Does outsourcing loan servicing make sense for a small portfolio?

For small portfolios, outsourcing is often more cost-effective than self-servicing because the fixed costs of technology, compliance infrastructure, and trained staff are shared across the servicer’s entire book — not borne entirely by the lender. The per-loan cost of self-servicing is highest at low portfolio volumes, which is exactly when lenders have the least administrative capacity to absorb it.

What servicing records do I need if I want to sell a note?

Note buyers require a complete, third-party-documented payment history showing dates, amounts received, principal and interest allocations, and any fees applied. They also want escrow account reconciliations, copies of all borrower notices, and documentation of any delinquency or workout events. Gaps in any of these areas trigger price adjustments or deal failure. Starting with professional servicing at loan boarding produces this record automatically.

Are escrow errors really a significant cost for private lenders?

Yes.
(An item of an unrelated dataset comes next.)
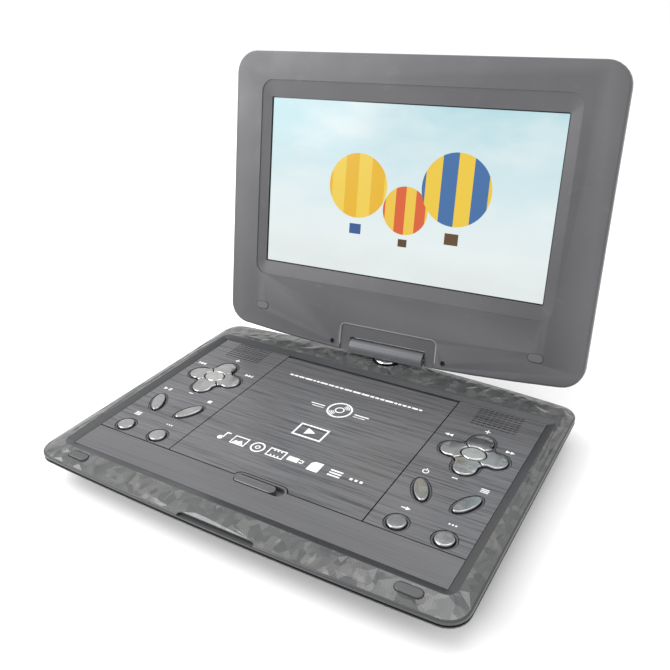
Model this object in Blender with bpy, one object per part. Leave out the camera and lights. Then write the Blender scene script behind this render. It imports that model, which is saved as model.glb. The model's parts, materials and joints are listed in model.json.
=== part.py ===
"""Portable DVD player: a clamshell with a swivelling, tilting screen, a disc lid and eighteen keys.

Sizes are in millimetres and MM turns them into metres. The world origin is the middle of the base's
footprint, at the level of the feet's undersides: X runs to the right, Y to the back and Z up.
The deck is the sunk field inside the base's frame. The screen leans back at rest, as in use.
"""

from math import atan, ceil, cos, pi, radians, sin, sqrt

import bmesh
import bpy
from mathutils import Vector
from mathutils.geometry import tessellate_polygon

MM = 0.001
GAP = 0.3  # between pieces that touch
SEAM = 0.8  # visible line between neighbouring panels
OVERCUT = 1.0  # how far a cutter runs past what it cuts

# Base
BASE_WIDTH = 287.0  # at the back
BASE_FLARE = 1.6  # how much further out each side is at the front
BASE_DEPTH = 214.6
BACK_BOW = 8.0
FRONT_BOW = 3.0
BASE_CORNER = 13.0
BACK_BULGE = 7.2  # swelling of the base's back edge round the hinge
BULGE_HALF_WIDTH = 34.0
UNDERSIDE_Z = 1.2
DECK_Z = 22.2
RIM_BAND = 0.8  # height of the bottom shell's upright edge
TUB_INSET = 26.0  # how far the flat underside lies inside the rim
TUB_CORNER = 6.0
SHELL_WALL = 2.2

# Frame and deck
DECK_WIDTH = 260.0
DECK_DEPTH = 160.0
DECK_CORNER = 0.7
FRONT_MARGIN = 21.7  # frame's front edge to deck
FRAME_RISE = 1.8  # inner edge of the frame above the deck
FRAME_FALL = 1.6  # inner edge of the frame above its outer edge
FRAME_CHAMFER = 5.0
FRAME_CORNER = 6.0
EDGE_ROUND = 0.8
FLOOR_THICKNESS = 1.5
PANEL_THICKNESS = 0.8
NOTCH_X = 2.5
NOTCH_LENGTH = 53.0
NOTCH_WIDTH = 6.0
NOTCH_DEPTH = 2.5  # from the front edge to the back

# Disc lid and its latch
LID_HALF_WIDTH = 69.4
LID_FRONT = 23.3  # from the deck's front edge
LID_BACK = 158.3
LID_THICKNESS = 2.4
LID_PIN_RADIUS = 0.8
LID_PIN_INSET = 4.3  # lid's back edge to its axis
LATCH_X = 1.6
LATCH_FROM_FRONT = 21.3
LATCH_SLOT_LENGTH = 35.5
LATCH_SLOT_WIDTH = 8.0
LATCH_RIM = 1.3  # width of the raised surround
LATCH_LENGTH = 29.3
LATCH_WIDTH = 6.2
LATCH_TRAVEL = 5.0
LATCH_PROUD = 0.4

# Disc drive
DISC_DIAMETER = 120.0
DISC_FROM_FRONT = 89.5
WELL_DEPTH = 4.0  # well rim to well floor
WELL_WALL = 1.5
SPINDLE_RADIUS = 1.5
HUB_RADIUS = 7.4
SEAT_RADIUS = 14.0
MOTOR_RADIUS = 12.5
PICKUP_WIDTH = 44.0
PICKUP_HEIGHT = 5.7
LENS_TO_DISC_EDGE = 6.0  # lens to the disc's edge, at the end of its travel
LENS_START = 24.0  # lens to spindle, nearest
LENS_RADIUS = 3.6
LENS_TO_FRONT = 4.5  # lens to the pickup's front
LENS_TO_BACK = 10.5
LENS_TO_RACK_END = 31.0
RACK_WIDTH = 2.0
RACK_HEIGHT = 2.6
RACK_ABOVE_PICKUP_BOTTOM = 2.2
RAIL_SPACING = 34.0
RAIL_RADIUS = 1.5
PINION_RADIUS = 6.0
PINION_TEETH = 16

# Keys
KEY_GROUP_X = 100.6
KEY_PITCH_X = 28.0
ROUND_KEY_Y = 31.0
OVAL_KEY_Y = 62.0
CROSS_Y = 107.0
ROUND_KEY_RADIUS = 5.5
OVAL_KEY_LENGTH = 19.6
OVAL_KEY_WIDTH = 8.4
OVAL_KEY_LEAN = 28.0
LOBE_REACH = 14.2  # middle of the cross to the middle of a lobe
LOBE_RADIUS = 7.2
LOBE_BLEND = 6.0  # how softly a lobe runs into the neck
CROSS_NECK = 12.4  # middle of the cross to the valley between two lobes
CENTRE_KEY_LENGTH = 15.4
CENTRE_KEY_WIDTH = 12.2
KEY_CLEARANCE = 0.4
KEY_SURROUND = 2.2  # key to edge of the panel round it
CROSS_SEAM = 0.5
KEY_PROUD = 1.1
CROSS_PROUD = 1.5
KEY_EDGE = 0.7
KEY_TRAVEL = 0.8
KEY_FLANGE = 1.2
KEY_FLANGE_THICKNESS = 1.0
BOARD_THICKNESS = 1.6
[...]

A lapsed insurance policy on collateral, a missed property tax payment, or a trust fund violation under California DRE rules each carry serious consequences — from impaired collateral to regulatory enforcement. These events are low-frequency but high-cost, and they land at the worst time: when a portfolio is already stressed. Proper escrow tracking eliminates most of this risk category entirely.


This content is for informational purposes only and does not constitute legal, financial, or regulatory advice. Lending and servicing regulations vary by state. Consult a qualified attorney before structuring any loan.